Aim
Reproduce the listing verbatim.

Rows from a 3D modeling dataset
★ ★ ★ ★ ★
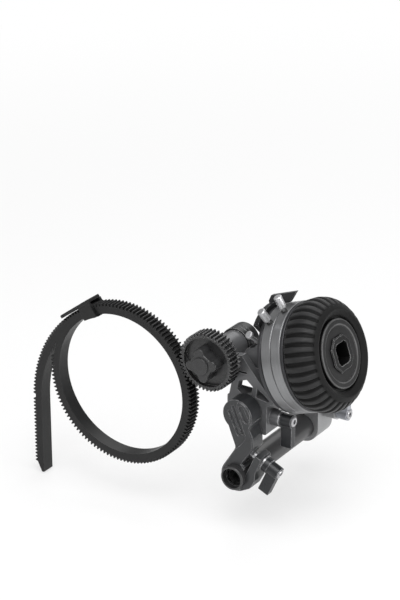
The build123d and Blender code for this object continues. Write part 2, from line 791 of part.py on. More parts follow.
with BuildPart() as back_plate_screws:
    with BuildSketch(wheel_plane.offset(plate_rear + face_gap)):
        with PolarLocations(plate_screw_circle, 4, start_angle=45):
            Circle(small_screw_radius)
    extrude(amount=plate_thickness - countersink_depth - face_gap)
    with BuildSketch(wheel_plane.offset(plate_front - countersink_depth)):
        with PolarLocations(plate_screw_circle, 4, start_angle=45):
            Circle(small_screw_radius)
    extrude(amount=countersink_depth, taper=-42)
back_plate_screws.part.label = "back_plate_screws"
export_step(back_plate_screws.part, "parts/back_plate_screws.step")

fin_base = ring_radius + 0.6
fin_top = ring_radius + fin_height
foot_rear = plate_rear - 3.4
foot_outer = fin_base + 1.2
foot_angles = (fin_angle - 8.0, fin_angle + 40.0)
fin_profile = Plane(
    origin=wheel_plane.origin,
    x_dir=wheel_plane.z_dir,
    z_dir=wheel_plane.z_dir.cross(spoke(fin_angle)),
)
outer_pin_station = rings_start["outer"] + ring_width / 2

with BuildPart() as stop_fin:
    with BuildSketch(fin_profile):
        with BuildLine():
            Polyline(
                (foot_rear, foot_inner + 1),
                (foot_rear, fin_top - 3.0),
                (foot_rear + 2.6, fin_top),
                (outer_pin_station + 3.6, fin_top + 0.4),
                (outer_pin_station - 2.6, fin_base),
                (plate_rear, fin_base),
                (plate_rear, foot_inner + 1),
                close=True,
            )
        make_face()
    extrude(amount=fin_thickness / 2, both=True)
    with BuildSketch(wheel_plane.offset(foot_rear)):
        with BuildLine():
            rim = CenterArc((0, 0), foot_outer, foot_angles[0], foot_angles[1] - foot_angles[0])
            hollow = CenterArc((0, 0), foot_inner, foot_angles[0], foot_angles[1] - foot_angles[0])
            Line(rim @ 0, hollow @ 0)
            Line(rim @ 1, hollow @ 1)
        make_face()
    extrude(amount=plate_rear - foot_rear)
    with Locations(wheel_plane.offset(foot_rear)):
        with PolarLocations(foot_inner + 2.6, 2, start_angle=fin_angle + 8, angular_range=22, endpoint=True):
            Hole(small_screw_radius + snug_gap, 2 * (plate_rear - foot_rear))
stop_fin.part.label = "stop_fin"
export_step(stop_fin.part, "parts/stop_fin.step")

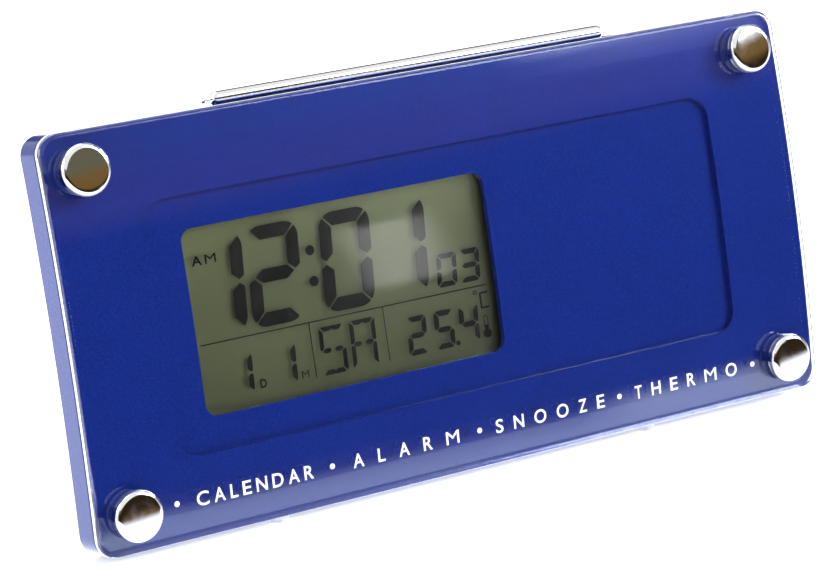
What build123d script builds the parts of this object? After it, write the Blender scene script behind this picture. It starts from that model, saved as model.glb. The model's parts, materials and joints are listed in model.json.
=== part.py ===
★ ★ ★ ★ ★
Written reply
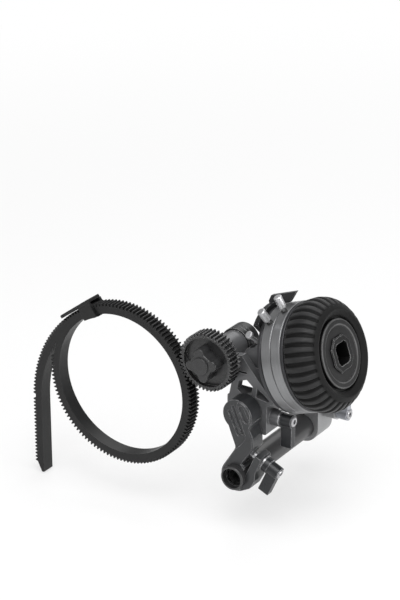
The build123d and Blender code for this object continues. Write part 2, from line 791 of part.py on. More parts follow.
with BuildPart() as back_plate_screws:
    with BuildSketch(wheel_plane.offset(plate_rear + face_gap)):
        with PolarLocations(plate_screw_circle, 4, start_angle=45):
            Circle(small_screw_radius)
    extrude(amount=plate_thickness - countersink_depth - face_gap)
    with BuildSketch(wheel_plane.offset(plate_front - countersink_depth)):
        with PolarLocations(plate_screw_circle, 4, start_angle=45):
            Circle(small_screw_radius)
    extrude(amount=countersink_depth, taper=-42)
back_plate_screws.part.label = "back_plate_screws"
export_step(back_plate_screws.part, "parts/back_plate_screws.step")

fin_base = ring_radius + 0.6
fin_top = ring_radius + fin_height
foot_rear = plate_rear - 3.4
foot_outer = fin_base + 1.2
foot_angles = (fin_angle - 8.0, fin_angle + 40.0)
fin_profile = Plane(
    origin=wheel_plane.origin,
    x_dir=wheel_plane.z_dir,
    z_dir=wheel_plane.z_dir.cross(spoke(fin_angle)),
)
outer_pin_station = rings_start["outer"] + ring_width / 2

with BuildPart() as stop_fin:
    with BuildSketch(fin_profile):
        with BuildLine():
            Polyline(
                (foot_rear, foot_inner + 1),
                (foot_rear, fin_top - 3.0),
                (foot_rear + 2.6, fin_top),
                (outer_pin_station + 3.6, fin_top + 0.4),
                (outer_pin_station - 2.6, fin_base),
                (plate_rear, fin_base),
                (plate_rear, foot_inner + 1),
                close=True,
            )
        make_face()
    extrude(amount=fin_thickness / 2, both=True)
    with BuildSketch(wheel_plane.offset(foot_rear)):
        with BuildLine():
            rim = CenterArc((0, 0), foot_outer, foot_angles[0], foot_angles[1] - foot_angles[0])
            hollow = CenterArc((0, 0), foot_inner, foot_angles[0], foot_angles[1] - foot_angles[0])
            Line(rim @ 0, hollow @ 0)
            Line(rim @ 1, hollow @ 1)
        make_face()
    extrude(amount=plate_rear - foot_rear)
    with Locations(wheel_plane.offset(foot_rear)):
        with PolarLocations(foot_inner + 2.6, 2, start_angle=fin_angle + 8, angular_range=22, endpoint=True):
            Hole(small_screw_radius + snug_gap, 2 * (plate_rear - foot_rear))
stop_fin.part.label = "stop_fin"
export_step(stop_fin.part, "parts/stop_fin.step")

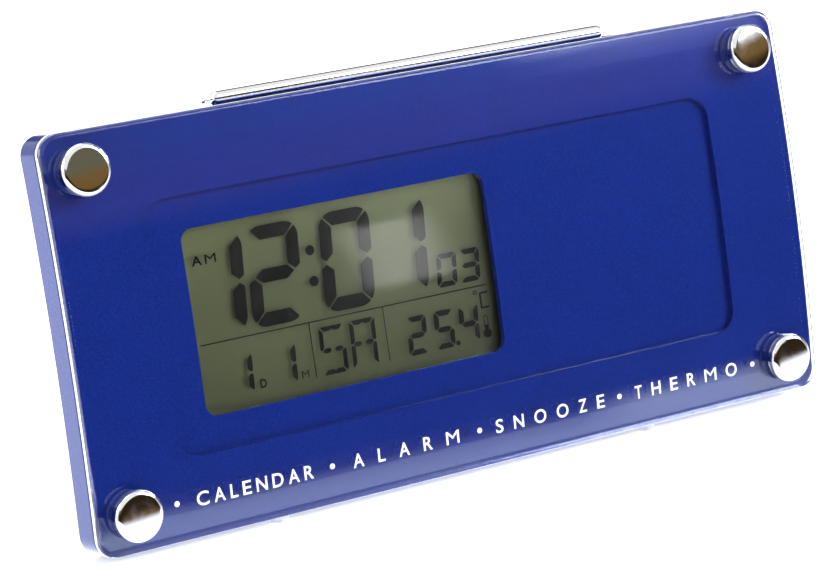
What build123d script builds the parts of this object? After it, write the Blender scene script behind this picture. It starts from that model, saved as model.glb. The model's parts, materials and joints are listed in model.json.
=== part.py ===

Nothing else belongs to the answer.